In The Boardroom: N. Carolina Plans to Send Bank Directors to School

A group of North Carolina bank directors could soon be heading back to college.

State Banking Commissioner Hal D. Lingerfelt, along with the North Carolina Bankers Association, is putting the finishing touches on a plan to establish a state school for bank directors.

Tentatively named North Carolina Directors College, the school could be operating as early as next month on the campuses of the University of North Carolina-Charlotte and Appalachian State University in Boone. Its mission, said Mr. Lingerfelt, is to keep directors current on key banking issues and to help them understand their responsibilities to their banks and communities.

"In North Carolina, we have a lot of start-up banks, and many directors are first-time directors," said Mr. Lingerfelt. "We want to help them do a good job."

The college is being modeled after the Oregon Directors College, the only other school of its kind in the country.

Founded in 1993, the college is administered by the Oregon Division of Finance, the Oregon Bankers Association, and the Atkinson Graduate School of Management at Willamette University in Salem. Enrollment is limited to 30 bank directors per six-month session. Classes are taught by bankers, attorneys, fellow directors, examiners, and even college professors.

"We're not teaching directors how to run a bank," said Ann Wright, manager of the college for the Oregon Bankers Association. "We're teaching them what their responsibilities are so they can ask intelligent questions."

Director education is nothing new. Both national and state banking associations offer director training and regularly stage directors-only conferences.

North Carolina's directors college would go beyond that, however. Its classes are to run for a full day every month for six months, and students are to be assigned homework.

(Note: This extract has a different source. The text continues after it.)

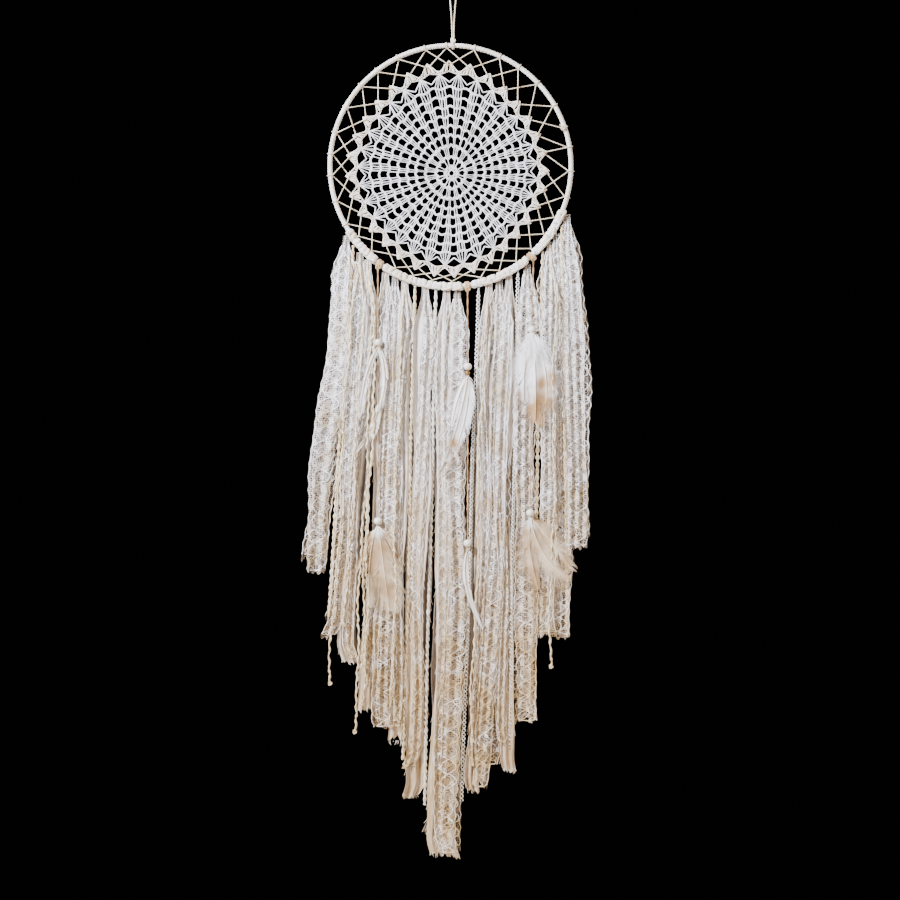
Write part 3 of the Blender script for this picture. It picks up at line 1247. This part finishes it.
# Goose feathers: white barbs that let a little light through
white_barb = barb("white_goose_barb", "#fbfbfd", "#ece6de", 0.9)
# The same dyed beige, more sheer and cloudy
beige_barb = barb("beige_goose_barb", "#dfc9a8", "#b08c60", 0.82)
# White feathers whose lower part is dipped in tan dye, one for each height at which they hang
tipped_right = barb("white_goose_barb_tan_below", "#fcfcfe", "#b08858", 0.9, -0.44, -0.53, 0.3)
tipped_middle = barb("white_goose_barb_tan_tip", "#fbfbfd", "#b08858", 0.9, -0.5, -0.61, 0.25)
# Down: the whitest and softest part
down_barb = barb("white_down", "#ffffff", "#f0ece6", 0.85)
# A feather's shaft: pale horn, a little yellow
shaft_horn = barb("feather_shaft_horn", "#f7e9d0", "#dcc39a", 1.0)
print("feather materials: 6")


# %% Feather shape
def curve(a, b, c, t):
    """Quadratic curve from a to c that leans towards b: (1-t)^2 a + 2 t (1-t) b + t^2 c."""
    t = t[..., None]
    return (1 - t) ** 2 * a + 2 * t * (1 - t) * b + t ** 2 * c


# Barbs on each side of a shaft, the share of the shaft left bare at its root, and a barb's slant
barbs, bare_shaft, slant = 150, 0.06, 50.0


def feather(root, bend, tip, widths, lift, own):
    """Ribbons on both sides of a curved shaft. A barb at share s of the shaft has the length
    w s^0.45 (1 - s)^0.55 times 3.4, leaves at the slant angle, curves towards the tip and away
    from the viewer, and tapers. Neighbours share a slowly wandering slant, which opens splits."""
    s = np.linspace(bare_shaft, 0.995, barbs)
    line = curve(*(np.array(p, float) for p in (root, bend, tip)), s)
    along = unit(np.gradient(line, axis=0))
    ahead = np.array([0, -1.0, 0])
    t = np.linspace(0, 1, 8)[:, None]
    patches = []
    for sign, w in zip((-1, 1), widths):
        across = sign * unit(np.cross(along, ahead))
        splits = own.normal(0, 0.022, barbs) + (own.random(barbs) < 0.035) * own.normal(0, 0.22, barbs)
        wander = np.cumsum(splits)
        wander = wander - np.linspace(0, 1, barbs) * wander[-1] * 0.7
        angle = np.radians(slant) * (1.15 - 0.5 * s) + wander
        length = 3.4 * w * s ** 0.45 * (1 - s) ** 0.55 * own.uniform(0.93, 1.04, barbs)
        reach = length[:, None, None] * t
        ahead_of, beside = along[:, None], across[:, None]
        way = np.sin(angle)[:, None, None] * beside + np.cos(angle)[:, None, None] * ahead_of
        spine = line[:, None] + reach * way
        spine = spine + 0.22 * length[:, None, None] * t ** 2 * (ahead_of - 0.6 * beside)
        arch = lift * np.sin(np.pi * t[:, 0]) - 0.35 * lift * t[:, 0]
        spine[..., 1] += arch * (length[:, None] / max(2 * w, 1))
        spine[..., 1] += own.normal(0, 0.12, (barbs, 1)) * t[:, 0]
        gap = np.linalg.norm(line[-1] - line[0]) / barbs
        half = 0.75 * gap * (1.05 - 0.75 * t) * along[:, None]
        patches.append(surface(np.stack([spine - half, spine + half], -2), reach[..., 0], [0.0, 1.0]))
    whole = curve(*(np.array(p, float) for p in (root, bend, tip)), np.linspace(0, 0.985, 30))
    shaft = tube(whole - [0, 0.25, 0], np.linspace(0.62, 0.14, 30), 6)
    return patches, shaft


def fluff(root, size, count, own, length):
    """Down: thin curly ribbons that fan out below the root. Each starts in its own direction and
    bends in a slow sine, and none lies more than 12 mm before or behind the root."""
    t = np.linspace(0, 1, 10)[:, None]
    aim = unit(np.array([0, -0.1, -1]) + own.normal(0, 0.55, (count, 3)) * [1.0, 0.1, 0.6])
    reach = own.uniform(0.45, 1.0, (count, 1, 1)) * length * t
    sideways = 2.2 * t[:, 0] * own.uniform(-1.5, 1.5, (count, 1)) + own.uniform(0, 6, (count, 1))
    bent = np.stack([np.sin(sideways),
                     0.5 * np.sin(3 * t[:, 0] + own.uniform(0, 6, (count, 1))),
                     -0.8 * t[:, 0] * own.uniform(0, 1.2, (count, 1))], -1)
    spine = np.array(root) + own.normal(0, 0.16, (count, 1, 3)) * [size, 2.5, size] + reach * aim[:, None]
    spine = spine + bent * (0.16 * length) * t
    spine[..., 1] = root[1] + np.clip(spine[..., 1] - root[1], -12, 12)
    half = np.array([1, 0, 0.35]) * 0.38 * (1.1 - t)
    return surface(np.stack([spine - half, spine + half], -2), length * t[:, 0], [0.0, 1.0])


print("one feather has", 2 * barbs, "barbs")

# %% [markdown]
# ### The six bunches
#
# Each bunch hangs right under its bead. A feather is given by its shaft's root, bend and tip, in
# millimetres right of and above the bead's middle, by the widths of its two vanes and by how far
# they arch. Last come the number of curls of down and their length.

# %% Bunches
bunches = {
    "left_upper": (white_barb, [
        ((0, -5), (-20, -40), (-22, -92), (4.5, 3.0), 2.0),
        ((1, -5), (16, -44), (0, -84), (3.5, 4.5), 1.5),
        ((2, -70), (-4, -108), (-31, -134), (6.5, 5.5), 2.0)], 26, 12),
    "left_lower": (beige_barb, [
        ((1, -6), (6, -50), (14, -108), (20, 23), 4.5),
        ((-1, -6), (-14, -40), (-10, -104), (15, 12), 3.0),
        ((0, -8), (-10, -30), (-27, -66), (5, 6), 2.0),
        ((1, -6), (18, -30), (30, -62), (6, 5), 2.0)], 60, 17),
    "middle_upper": (tipped_middle, [
        ((0, -11), (-6, -60), (-33, -128), (15, 4.5), 3.0),
        ((1, -11), (4, -50), (-16, -104), (7, 5), 2.0),
        ((0, -12), (-14, -34), (-20, -74), (5, 4), 1.5)], 40, 13),
    "middle_lower": (white_barb, [
        ((0, -6), (-12, -50), (18, -103), (3.4, 3.6), 1.5),
        ((0, -6), (2, -30), (-3, -62), (2.5, 2.5), 1.0)], 10, 8),
    "right_upper": (tipped_right, [
        ((1, -6), (6, -56), (4, -112), (20, 21), 5.0),
        ((0, -6), (-12, -40), (-10, -88), (12, 13), 3.0),
        ((2, -6), (22, -44), (17, -92), (13, 11), 3.0)], 420, 34),
    "right_lower": (beige_barb, [
        ((1, -6), (6, -52), (46, -80), (9, 17), 3.5),
        ((1, -6), (22, -30), (52, -70), (13, 9), 3.0),
        ((0, -6), (-6, -40), (10, -92), (8, 12), 3.0)], 60, 16),
}


# Depth of the front feather from the bead's middle, and from one feather to the next
front_y, layer_y = -4.6, 1.3


def bunch(name, finish, feathers, curls, size):
    """The vanes, the shafts and the down of one bunch, as three pieces on the string's body. Each
    next feather lies one layer further back than the one in front of it."""
    own = np.random.default_rng(len(name) * 7 + len(feathers))
    middle = bead_middle(f"{name}_bead")
    vanes, shafts = [], []
    for n, (root, bend, tip, widths, lift) in enumerate(feathers):
        points = [middle + [p[0], front_y + layer_y * n, p[1]] for p in (root, bend, tip)]
        patches, shaft = feather(*points, widths, lift, own)
        vanes += patches
        shafts.append(shaft)
    body = name.split("_")[0] + ("_lower_string" if "lower" in name else "_feather_string")
    start = middle + [0, -3.4, feathers[0][0][1] - 2]
    build(f"{name}_vanes", vanes, finish, body, f"{name}_feathers")
    build(f"{name}_shafts", shafts, shaft_horn, body)
    build(f"{name}_down", [fluff(start, size / 3, curls, own, size)], down_barb, body)
    return len(feathers)


print("feathers:", sum(bunch(name, *facts) for name, facts in bunches.items()))

# %% [markdown]
# ## Floor and checks
#
# A plain pale floor lies well below the fringe.

# %% Floor
floor_mesh = bpy.data.meshes.new("floor")
floor_below = 290
floor_z = (hoop_mid[2] - max(slot_end) - floor_below) * MM
corners = [(-1.1, -0.9, floor_z), (1.1, -0.9, floor_z), (1.1, 0.9, floor_z), (-1.1, 0.9, floor_z)]
floor_mesh.from_pydata(corners, [], [(0, 1, 2, 3)])
floor = show("floor", floor_mesh)
material, tree, shader = blank("pale_matt_floor")
speckle = add(tree, "TexNoise", {"Vector": add(tree, "TexCoord").outputs["Object"], "Scale": 40.0})
shade = add(tree, "ValToRGB", {"Fac": speckle.outputs["Fac"]})
shade.color_ramp.elements[0].color, shade.color_ramp.elements[1].color = linear("#d8d6d2"), linear("#dfddd9")
tree.links.new(shade.outputs["Color"], shader.inputs["Base Color"])
shader.inputs["Roughness"].default_value = 0.8
floor_mesh.materials.append(material)
floor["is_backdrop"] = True

# %% Sizes and finish
low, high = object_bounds()
largest = max(made, key=made.get)
print("triangles:", sum(made.values()), "in", len(made), "pieces; largest", largest, made[largest])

"It's difficult to cover more than a couple of things at a conference because people can only absorb so much at a sitting," said Mr. Lingerfelt. He added that a university setting should be more conducive to learning than a conference.

Mr. Lingerfelt is sending letters to hundreds of state bank directors, alerting them to the state's plan to begin classes in January. He is also working closely with the state bankers association and the Atlanta office of the Federal Deposit Insurance Corp. in drawing up a curriculum.

Oregon's program, held on Willamette's campus one Friday a month from 8 a.m. to 4 p.m., is aimed chiefly at outside directors. The next session begins Jan. 30 and will include courses such as: the role of outside director, the dual banking system, executive compensation, technology in banking, ethics, and asset-liability management.

Russell F. Tromley, a director at Portland's Bank of the Northwest and a 1997 Oregon Directors College graduate, called his state's program "an absolute must for directors, particularly those involved with community banks."

The president of Tromley Industrial Holdings in Tualatin, Ore., Mr. Tromley had never been a bank director before Bank of the Northwest was opened in October.

"I learned how important the role of the director is to the shareholders and to the community," he said. "It kind of put everything in perspective."